The next year, she appeared in the Cukor Film, Let’s Make Love opposite Yves Montand. Her declining marriage sunk her further into depression and she engaged in an affair with her co-star. The Miller-Monroe marriage ended in divorce on Jan. 20, 1961. But, during that same year, she starred in what would be her last completed film, The Misfits, which was written for her by Miller. Starring opposite of Clark Gable, the film would also be his last, he died of a heart attack shortly after the completion of the filming. A poignant story, making so many connections between the demons and hurdles Marilyn herself faced in her own life, she was able to prove that she was indeed the fine actress she longed to be.
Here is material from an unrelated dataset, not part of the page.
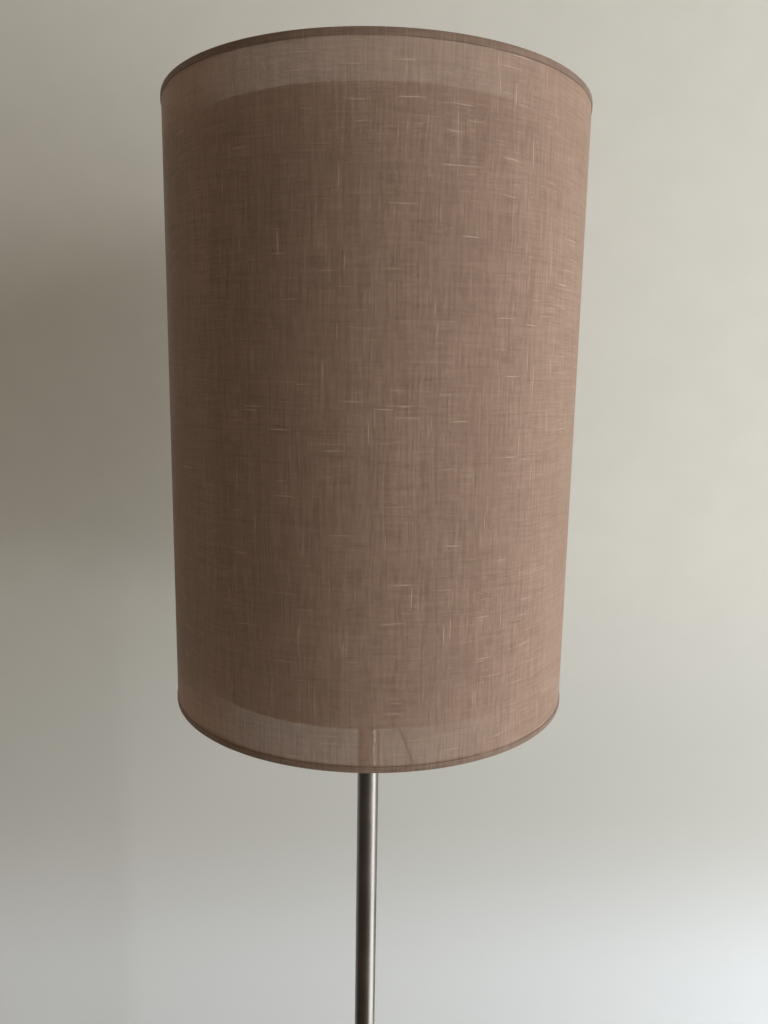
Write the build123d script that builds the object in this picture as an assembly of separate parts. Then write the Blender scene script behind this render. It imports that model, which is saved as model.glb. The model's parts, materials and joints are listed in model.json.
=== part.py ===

In 1962, Monroe was named “World Film Favorite – Female” by Golden Globe and allegedly began an affair with President John F. Kennedy, whose 40th birthday party was made legendary by Marilyn’s rendition of “Happy Birthday, Mr. President.” She was dropped from the production of the film Something’s Got to Give due to her chronic lateness and drug dependency, and she went into seclusion in her Los Angeles home. Her career at a standstill, the studios unwilling to take a chance on their volatile actress, she once again sunk into depression.
On August 5, 1962 she was found dead in her Brentwood home, officially a victim of barbiturate overdose. She was only 36.
Although her time on this earth was short, she made an impact that has yet to be paralleled by anyone, and has left behind a legacy so powerful that she will not be forgotten.